**REQUIREMENT**
Only lines holding the word "part" should be copied from the material.

**MATERIAL**
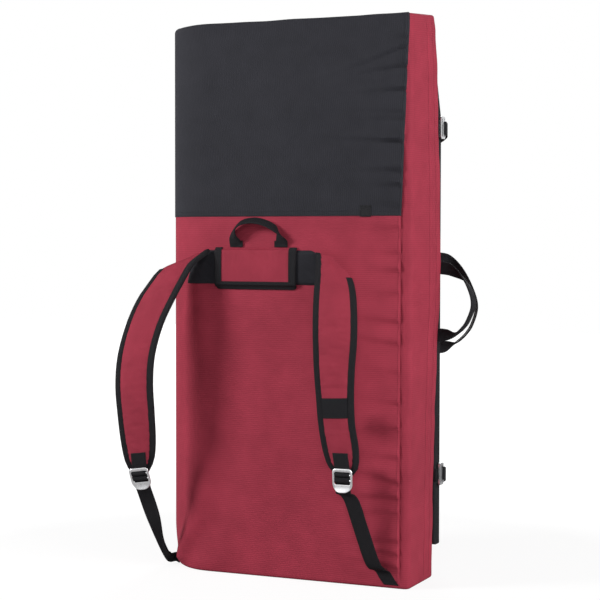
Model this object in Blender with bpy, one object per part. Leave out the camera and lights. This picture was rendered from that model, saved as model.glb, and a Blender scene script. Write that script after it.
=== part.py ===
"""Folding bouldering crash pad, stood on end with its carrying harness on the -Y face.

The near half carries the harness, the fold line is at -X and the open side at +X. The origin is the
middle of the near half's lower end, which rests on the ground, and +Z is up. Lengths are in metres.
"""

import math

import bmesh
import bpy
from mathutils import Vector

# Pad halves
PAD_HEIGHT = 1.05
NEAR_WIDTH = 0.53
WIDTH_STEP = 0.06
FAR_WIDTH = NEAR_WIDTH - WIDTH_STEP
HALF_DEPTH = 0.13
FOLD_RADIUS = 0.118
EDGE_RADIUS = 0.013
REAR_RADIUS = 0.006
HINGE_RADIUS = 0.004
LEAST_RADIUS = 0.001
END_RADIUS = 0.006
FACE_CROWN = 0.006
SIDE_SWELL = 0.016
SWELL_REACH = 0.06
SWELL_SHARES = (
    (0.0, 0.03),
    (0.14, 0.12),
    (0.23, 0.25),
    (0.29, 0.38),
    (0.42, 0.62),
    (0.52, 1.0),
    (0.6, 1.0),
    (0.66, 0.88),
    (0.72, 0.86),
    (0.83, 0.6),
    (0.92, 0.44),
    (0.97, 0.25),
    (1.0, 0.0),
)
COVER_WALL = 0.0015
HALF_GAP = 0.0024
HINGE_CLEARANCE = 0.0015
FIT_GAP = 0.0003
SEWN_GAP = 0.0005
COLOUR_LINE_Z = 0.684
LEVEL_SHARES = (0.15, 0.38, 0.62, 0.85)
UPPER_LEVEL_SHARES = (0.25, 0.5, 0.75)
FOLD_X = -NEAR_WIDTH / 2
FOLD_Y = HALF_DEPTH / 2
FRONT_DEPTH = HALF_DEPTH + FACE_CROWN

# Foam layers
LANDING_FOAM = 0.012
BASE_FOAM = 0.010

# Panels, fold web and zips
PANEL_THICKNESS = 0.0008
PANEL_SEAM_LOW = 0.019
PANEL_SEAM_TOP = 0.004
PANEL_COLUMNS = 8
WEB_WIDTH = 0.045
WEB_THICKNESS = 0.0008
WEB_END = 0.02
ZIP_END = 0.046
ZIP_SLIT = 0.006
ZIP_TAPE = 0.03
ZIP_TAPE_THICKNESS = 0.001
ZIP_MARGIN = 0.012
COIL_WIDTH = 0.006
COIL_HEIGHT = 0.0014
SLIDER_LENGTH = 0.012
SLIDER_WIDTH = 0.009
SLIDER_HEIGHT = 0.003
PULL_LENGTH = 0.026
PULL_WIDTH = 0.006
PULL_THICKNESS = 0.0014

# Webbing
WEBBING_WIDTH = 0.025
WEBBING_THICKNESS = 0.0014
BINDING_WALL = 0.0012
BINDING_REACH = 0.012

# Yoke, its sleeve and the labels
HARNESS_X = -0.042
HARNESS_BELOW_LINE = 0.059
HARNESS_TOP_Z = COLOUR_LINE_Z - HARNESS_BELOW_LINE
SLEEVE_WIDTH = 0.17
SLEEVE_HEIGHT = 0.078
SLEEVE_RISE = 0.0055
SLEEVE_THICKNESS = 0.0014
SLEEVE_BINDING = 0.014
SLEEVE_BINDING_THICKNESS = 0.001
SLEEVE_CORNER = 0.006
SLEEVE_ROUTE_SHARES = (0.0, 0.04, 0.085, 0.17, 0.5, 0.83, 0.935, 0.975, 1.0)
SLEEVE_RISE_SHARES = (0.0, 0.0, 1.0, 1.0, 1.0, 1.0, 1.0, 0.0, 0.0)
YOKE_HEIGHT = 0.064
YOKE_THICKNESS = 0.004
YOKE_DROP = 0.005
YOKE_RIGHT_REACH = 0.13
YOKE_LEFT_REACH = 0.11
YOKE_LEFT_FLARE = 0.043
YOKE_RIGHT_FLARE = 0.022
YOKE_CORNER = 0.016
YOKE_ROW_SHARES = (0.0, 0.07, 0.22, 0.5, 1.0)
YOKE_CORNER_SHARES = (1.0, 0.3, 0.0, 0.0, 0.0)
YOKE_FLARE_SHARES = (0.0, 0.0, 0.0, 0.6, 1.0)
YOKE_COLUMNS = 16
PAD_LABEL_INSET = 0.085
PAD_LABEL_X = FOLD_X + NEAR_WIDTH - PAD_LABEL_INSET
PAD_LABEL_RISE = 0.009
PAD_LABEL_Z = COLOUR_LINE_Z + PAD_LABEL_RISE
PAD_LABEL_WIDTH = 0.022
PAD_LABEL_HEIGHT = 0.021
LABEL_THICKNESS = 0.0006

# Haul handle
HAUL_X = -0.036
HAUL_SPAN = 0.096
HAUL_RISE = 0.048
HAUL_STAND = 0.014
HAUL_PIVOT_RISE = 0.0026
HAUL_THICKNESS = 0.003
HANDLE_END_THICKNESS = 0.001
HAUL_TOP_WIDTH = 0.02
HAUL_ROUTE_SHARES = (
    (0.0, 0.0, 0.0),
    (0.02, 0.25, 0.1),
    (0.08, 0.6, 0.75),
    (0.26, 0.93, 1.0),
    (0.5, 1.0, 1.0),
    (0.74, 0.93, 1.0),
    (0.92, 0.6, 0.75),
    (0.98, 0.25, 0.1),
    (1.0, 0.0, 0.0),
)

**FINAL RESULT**
Model this object in Blender with bpy, one object per part. Leave out the camera and lights. This picture was rendered from that model, saved as model.glb, and a Blender scene script. Write that script after it.
=== part.py ===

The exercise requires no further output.